OBJECTIVE:
Quote, please, the line with "cast_blank();", the line with "zip(*points))), Vector(map(max, zip(*points)))", and every line between them, exactly and with nothing else.
★ ★ ★ ★
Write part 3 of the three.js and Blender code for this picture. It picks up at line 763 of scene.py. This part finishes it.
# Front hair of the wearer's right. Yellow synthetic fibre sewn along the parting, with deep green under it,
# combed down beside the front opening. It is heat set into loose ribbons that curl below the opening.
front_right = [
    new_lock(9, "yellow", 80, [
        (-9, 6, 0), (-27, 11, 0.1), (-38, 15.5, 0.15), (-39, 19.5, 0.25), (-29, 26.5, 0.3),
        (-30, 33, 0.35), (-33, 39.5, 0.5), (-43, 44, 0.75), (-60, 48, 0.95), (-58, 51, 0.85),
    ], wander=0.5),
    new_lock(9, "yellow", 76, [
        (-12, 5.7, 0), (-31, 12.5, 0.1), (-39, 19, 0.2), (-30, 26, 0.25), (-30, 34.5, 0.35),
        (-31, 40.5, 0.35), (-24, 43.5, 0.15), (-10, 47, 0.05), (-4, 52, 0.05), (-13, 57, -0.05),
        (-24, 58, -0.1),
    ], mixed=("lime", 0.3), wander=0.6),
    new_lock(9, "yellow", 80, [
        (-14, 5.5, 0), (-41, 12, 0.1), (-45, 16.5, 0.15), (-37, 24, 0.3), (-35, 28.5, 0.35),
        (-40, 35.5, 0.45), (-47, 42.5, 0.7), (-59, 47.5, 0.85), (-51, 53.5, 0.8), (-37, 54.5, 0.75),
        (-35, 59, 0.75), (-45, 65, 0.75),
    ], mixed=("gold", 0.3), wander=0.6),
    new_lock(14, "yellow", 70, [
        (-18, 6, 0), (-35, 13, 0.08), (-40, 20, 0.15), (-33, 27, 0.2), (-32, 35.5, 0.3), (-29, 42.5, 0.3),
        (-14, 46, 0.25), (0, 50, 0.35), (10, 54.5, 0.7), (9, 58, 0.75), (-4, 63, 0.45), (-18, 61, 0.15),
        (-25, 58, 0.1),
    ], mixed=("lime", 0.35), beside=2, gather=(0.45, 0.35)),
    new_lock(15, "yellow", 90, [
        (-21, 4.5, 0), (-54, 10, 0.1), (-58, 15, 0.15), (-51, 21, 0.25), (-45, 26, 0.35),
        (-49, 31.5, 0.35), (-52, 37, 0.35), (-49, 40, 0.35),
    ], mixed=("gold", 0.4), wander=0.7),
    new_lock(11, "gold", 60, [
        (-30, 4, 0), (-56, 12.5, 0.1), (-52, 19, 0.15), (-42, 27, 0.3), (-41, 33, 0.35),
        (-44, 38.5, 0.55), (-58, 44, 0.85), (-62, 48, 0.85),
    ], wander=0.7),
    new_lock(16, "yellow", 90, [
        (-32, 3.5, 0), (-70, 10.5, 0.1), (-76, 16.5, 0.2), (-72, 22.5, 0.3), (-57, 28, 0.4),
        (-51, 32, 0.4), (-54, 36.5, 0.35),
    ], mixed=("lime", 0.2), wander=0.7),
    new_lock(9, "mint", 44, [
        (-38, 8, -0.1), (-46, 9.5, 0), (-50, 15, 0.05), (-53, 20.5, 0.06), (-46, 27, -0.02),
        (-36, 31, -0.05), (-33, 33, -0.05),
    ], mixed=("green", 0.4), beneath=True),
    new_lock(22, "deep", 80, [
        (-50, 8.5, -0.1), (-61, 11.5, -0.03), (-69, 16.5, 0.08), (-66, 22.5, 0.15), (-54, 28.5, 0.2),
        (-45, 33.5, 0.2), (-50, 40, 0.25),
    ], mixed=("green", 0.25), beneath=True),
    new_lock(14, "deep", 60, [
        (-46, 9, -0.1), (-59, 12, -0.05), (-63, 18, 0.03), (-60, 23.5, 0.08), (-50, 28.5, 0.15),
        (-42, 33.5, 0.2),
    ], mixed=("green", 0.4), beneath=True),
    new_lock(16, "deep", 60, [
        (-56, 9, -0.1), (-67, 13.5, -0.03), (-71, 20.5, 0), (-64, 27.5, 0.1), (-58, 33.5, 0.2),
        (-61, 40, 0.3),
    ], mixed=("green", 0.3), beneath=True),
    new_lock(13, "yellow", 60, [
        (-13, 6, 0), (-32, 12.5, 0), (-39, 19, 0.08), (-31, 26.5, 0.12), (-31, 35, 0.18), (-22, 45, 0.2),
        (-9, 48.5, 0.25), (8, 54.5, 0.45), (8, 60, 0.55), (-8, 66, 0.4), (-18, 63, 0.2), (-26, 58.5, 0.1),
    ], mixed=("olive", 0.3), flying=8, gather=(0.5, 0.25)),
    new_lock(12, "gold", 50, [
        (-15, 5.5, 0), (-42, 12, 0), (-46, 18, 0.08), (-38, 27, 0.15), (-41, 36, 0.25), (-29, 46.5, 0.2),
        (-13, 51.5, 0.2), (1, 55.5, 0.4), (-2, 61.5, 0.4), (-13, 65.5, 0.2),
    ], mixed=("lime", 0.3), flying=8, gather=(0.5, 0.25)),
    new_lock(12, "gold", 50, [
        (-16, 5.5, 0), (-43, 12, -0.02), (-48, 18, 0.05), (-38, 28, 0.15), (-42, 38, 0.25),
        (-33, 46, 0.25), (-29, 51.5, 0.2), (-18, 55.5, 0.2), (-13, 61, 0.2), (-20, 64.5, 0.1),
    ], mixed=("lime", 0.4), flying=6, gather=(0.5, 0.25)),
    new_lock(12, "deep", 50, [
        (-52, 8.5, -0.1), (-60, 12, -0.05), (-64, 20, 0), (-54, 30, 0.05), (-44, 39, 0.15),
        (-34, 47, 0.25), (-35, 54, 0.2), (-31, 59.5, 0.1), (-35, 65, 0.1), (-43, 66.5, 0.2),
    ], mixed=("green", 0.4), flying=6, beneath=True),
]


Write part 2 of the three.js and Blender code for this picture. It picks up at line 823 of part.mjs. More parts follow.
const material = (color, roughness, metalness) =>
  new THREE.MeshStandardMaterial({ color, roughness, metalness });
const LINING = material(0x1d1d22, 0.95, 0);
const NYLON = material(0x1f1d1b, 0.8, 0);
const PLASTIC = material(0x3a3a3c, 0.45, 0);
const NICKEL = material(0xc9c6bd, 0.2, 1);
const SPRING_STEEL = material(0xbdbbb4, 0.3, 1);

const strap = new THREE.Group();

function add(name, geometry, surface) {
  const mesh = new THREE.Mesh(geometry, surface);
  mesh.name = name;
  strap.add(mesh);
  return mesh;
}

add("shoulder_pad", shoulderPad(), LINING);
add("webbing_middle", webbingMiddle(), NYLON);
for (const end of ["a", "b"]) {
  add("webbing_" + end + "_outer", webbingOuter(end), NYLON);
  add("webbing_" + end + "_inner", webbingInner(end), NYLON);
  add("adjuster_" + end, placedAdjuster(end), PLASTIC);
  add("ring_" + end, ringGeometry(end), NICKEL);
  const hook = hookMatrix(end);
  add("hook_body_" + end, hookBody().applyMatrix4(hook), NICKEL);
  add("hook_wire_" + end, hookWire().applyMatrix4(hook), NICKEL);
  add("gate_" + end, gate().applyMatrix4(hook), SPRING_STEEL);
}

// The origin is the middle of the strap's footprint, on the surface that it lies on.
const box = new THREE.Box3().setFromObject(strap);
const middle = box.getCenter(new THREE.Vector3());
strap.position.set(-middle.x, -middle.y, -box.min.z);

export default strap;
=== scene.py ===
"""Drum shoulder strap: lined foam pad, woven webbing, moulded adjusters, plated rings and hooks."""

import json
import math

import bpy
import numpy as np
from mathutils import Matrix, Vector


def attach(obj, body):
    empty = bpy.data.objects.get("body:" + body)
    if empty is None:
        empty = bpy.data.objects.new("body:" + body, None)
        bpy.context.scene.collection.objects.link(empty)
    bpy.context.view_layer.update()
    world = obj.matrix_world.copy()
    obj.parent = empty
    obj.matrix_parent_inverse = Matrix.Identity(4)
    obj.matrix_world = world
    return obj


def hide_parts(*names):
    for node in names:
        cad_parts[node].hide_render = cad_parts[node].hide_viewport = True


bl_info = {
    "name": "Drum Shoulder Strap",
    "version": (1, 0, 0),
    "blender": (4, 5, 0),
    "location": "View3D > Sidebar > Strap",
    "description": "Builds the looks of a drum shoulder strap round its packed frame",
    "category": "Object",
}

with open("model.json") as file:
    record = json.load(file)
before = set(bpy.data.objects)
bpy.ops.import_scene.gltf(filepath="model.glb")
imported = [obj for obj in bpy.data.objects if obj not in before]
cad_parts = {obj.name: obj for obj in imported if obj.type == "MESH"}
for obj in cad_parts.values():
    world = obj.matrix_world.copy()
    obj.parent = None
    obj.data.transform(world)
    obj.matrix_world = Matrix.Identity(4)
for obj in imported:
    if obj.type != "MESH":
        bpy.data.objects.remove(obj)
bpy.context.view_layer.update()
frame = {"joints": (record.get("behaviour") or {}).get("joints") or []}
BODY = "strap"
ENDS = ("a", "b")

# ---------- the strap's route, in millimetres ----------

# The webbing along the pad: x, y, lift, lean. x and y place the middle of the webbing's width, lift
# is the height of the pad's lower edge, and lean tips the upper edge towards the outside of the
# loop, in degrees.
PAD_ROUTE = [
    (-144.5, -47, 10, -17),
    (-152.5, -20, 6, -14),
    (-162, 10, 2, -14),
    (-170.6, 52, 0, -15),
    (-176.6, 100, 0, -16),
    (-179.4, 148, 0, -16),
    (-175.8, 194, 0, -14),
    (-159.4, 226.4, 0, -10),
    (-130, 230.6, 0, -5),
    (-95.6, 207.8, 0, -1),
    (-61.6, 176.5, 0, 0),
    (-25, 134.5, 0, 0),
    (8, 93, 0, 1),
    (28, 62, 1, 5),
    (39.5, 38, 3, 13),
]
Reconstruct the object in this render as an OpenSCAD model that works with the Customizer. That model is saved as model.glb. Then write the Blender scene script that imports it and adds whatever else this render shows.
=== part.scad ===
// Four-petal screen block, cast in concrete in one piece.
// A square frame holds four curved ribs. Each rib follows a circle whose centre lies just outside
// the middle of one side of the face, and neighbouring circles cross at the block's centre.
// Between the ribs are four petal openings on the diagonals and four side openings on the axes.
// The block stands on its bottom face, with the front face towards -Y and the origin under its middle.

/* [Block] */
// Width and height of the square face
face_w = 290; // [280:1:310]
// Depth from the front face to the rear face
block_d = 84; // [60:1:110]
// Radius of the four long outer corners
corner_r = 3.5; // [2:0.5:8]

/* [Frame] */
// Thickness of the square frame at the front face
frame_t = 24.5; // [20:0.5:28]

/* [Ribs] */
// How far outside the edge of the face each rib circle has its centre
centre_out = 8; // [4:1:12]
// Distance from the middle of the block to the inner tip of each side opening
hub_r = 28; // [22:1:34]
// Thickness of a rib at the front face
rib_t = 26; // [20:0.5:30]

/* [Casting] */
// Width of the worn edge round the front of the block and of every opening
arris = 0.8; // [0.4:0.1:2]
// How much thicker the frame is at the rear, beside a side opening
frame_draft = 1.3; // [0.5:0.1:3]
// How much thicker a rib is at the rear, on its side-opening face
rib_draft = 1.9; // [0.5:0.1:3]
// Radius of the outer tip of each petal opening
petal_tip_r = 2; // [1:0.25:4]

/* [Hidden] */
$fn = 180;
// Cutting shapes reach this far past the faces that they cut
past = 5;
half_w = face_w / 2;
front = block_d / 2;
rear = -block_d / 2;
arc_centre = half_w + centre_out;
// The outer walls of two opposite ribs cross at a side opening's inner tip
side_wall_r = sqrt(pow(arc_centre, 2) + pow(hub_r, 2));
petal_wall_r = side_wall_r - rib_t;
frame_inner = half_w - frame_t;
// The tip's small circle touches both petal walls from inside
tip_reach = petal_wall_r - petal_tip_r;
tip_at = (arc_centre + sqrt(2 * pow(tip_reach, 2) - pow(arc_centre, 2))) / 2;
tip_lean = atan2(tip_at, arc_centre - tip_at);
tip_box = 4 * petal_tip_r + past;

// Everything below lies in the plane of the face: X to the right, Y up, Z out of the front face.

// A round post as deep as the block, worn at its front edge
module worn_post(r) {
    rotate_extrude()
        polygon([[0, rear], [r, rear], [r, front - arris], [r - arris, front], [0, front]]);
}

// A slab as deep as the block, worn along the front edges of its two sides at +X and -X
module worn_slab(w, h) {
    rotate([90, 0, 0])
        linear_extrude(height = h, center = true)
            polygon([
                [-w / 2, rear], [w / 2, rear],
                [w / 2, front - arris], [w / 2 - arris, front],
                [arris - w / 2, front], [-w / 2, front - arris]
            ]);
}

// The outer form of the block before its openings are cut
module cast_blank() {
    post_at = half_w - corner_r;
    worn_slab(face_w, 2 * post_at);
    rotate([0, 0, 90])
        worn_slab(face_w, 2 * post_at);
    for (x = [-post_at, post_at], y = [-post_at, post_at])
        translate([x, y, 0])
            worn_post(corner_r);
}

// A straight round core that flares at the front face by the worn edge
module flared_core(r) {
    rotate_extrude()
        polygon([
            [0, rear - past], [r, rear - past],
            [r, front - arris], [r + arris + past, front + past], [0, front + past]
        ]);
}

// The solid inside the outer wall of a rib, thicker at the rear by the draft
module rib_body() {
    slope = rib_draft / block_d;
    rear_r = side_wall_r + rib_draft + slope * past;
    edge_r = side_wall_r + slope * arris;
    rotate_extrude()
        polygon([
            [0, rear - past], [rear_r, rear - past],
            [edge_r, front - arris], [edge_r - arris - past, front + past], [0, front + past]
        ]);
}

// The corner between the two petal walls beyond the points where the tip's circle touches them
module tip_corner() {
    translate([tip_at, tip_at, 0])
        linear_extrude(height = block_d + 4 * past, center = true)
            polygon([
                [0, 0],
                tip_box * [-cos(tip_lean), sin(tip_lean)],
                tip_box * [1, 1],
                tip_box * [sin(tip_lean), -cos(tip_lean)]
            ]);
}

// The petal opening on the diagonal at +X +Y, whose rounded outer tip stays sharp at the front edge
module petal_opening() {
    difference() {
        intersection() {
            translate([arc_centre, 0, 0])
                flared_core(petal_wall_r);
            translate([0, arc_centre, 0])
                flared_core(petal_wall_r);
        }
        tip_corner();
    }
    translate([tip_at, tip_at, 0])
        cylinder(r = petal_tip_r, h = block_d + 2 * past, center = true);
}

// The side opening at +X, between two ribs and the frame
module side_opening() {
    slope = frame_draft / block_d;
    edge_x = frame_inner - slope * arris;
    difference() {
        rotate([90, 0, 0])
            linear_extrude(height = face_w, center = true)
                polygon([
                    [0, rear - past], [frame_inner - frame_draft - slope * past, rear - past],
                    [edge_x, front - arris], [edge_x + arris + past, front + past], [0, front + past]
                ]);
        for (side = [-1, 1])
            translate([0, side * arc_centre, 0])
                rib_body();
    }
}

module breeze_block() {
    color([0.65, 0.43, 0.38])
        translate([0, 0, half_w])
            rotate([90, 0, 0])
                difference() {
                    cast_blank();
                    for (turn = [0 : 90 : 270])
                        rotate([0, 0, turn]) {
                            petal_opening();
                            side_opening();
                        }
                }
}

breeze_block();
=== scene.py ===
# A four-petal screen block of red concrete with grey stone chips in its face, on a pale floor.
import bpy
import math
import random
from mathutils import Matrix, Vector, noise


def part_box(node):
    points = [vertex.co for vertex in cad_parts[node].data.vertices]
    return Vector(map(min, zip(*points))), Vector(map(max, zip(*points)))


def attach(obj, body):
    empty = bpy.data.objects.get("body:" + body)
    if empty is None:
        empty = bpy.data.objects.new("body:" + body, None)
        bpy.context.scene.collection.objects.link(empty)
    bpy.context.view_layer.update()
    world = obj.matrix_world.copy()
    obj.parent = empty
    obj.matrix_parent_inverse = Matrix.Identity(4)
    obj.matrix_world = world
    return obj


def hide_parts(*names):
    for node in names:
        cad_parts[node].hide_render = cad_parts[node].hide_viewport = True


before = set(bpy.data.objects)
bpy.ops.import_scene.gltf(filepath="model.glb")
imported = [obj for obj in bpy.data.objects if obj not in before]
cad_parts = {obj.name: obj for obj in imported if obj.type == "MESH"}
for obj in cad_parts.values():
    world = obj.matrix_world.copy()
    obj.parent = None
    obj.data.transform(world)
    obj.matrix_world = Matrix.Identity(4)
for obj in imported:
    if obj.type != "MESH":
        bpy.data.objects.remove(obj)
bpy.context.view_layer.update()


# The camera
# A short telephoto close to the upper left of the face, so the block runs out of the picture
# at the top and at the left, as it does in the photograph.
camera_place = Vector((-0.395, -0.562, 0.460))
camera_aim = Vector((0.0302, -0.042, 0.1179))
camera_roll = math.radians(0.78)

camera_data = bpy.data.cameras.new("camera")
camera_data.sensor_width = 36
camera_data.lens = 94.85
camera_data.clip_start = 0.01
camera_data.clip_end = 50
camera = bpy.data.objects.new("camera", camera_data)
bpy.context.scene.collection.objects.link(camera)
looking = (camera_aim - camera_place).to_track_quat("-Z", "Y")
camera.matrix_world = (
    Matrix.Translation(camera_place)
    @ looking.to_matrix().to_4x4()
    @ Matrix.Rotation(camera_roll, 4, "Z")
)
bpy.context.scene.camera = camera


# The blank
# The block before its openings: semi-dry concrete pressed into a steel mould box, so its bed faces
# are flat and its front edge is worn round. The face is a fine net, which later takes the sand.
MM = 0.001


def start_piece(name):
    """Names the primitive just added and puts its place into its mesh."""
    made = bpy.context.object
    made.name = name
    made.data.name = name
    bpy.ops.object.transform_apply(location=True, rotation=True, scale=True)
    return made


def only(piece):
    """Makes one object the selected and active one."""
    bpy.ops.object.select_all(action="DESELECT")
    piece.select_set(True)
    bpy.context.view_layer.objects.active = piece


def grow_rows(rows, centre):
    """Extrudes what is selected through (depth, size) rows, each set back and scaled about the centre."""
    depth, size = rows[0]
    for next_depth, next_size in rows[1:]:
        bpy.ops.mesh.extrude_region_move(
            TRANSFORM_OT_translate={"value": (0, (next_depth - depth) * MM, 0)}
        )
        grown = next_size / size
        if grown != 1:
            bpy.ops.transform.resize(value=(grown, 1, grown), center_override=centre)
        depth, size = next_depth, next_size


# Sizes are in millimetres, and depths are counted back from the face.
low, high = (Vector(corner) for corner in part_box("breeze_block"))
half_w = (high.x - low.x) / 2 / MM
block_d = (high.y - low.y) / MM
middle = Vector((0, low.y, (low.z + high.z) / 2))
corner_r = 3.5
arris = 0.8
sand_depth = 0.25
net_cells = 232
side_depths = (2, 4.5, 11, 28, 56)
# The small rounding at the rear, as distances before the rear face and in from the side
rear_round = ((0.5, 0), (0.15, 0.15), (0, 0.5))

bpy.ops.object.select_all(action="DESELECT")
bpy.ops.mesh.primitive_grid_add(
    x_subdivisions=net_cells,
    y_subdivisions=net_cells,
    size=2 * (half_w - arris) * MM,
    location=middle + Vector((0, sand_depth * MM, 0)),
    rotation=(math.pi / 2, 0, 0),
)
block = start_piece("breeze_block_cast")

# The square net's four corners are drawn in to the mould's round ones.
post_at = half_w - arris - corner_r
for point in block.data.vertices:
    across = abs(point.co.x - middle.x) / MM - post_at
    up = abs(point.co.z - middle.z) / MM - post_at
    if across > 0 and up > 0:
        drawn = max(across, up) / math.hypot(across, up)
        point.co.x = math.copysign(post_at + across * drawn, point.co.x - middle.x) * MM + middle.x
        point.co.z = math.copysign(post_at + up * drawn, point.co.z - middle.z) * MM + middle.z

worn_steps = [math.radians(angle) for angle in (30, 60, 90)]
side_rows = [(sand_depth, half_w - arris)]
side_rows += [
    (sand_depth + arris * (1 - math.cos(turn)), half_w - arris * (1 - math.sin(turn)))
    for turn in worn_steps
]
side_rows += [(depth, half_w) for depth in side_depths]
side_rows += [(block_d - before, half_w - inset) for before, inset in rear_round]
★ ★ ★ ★
FINAL ANSWER:
                    cast_blank();
                    for (turn = [0 : 90 : 270])
                        rotate([0, 0, turn]) {
                            petal_opening();
                            side_opening();
                        }
                }
}

breeze_block();
=== scene.py ===
# A four-petal screen block of red concrete with grey stone chips in its face, on a pale floor.
import bpy
import math
import random
from mathutils import Matrix, Vector, noise


def part_box(node):
    points = [vertex.co for vertex in cad_parts[node].data.vertices]
    return Vector(map(min, zip(*points))), Vector(map(max, zip(*points)))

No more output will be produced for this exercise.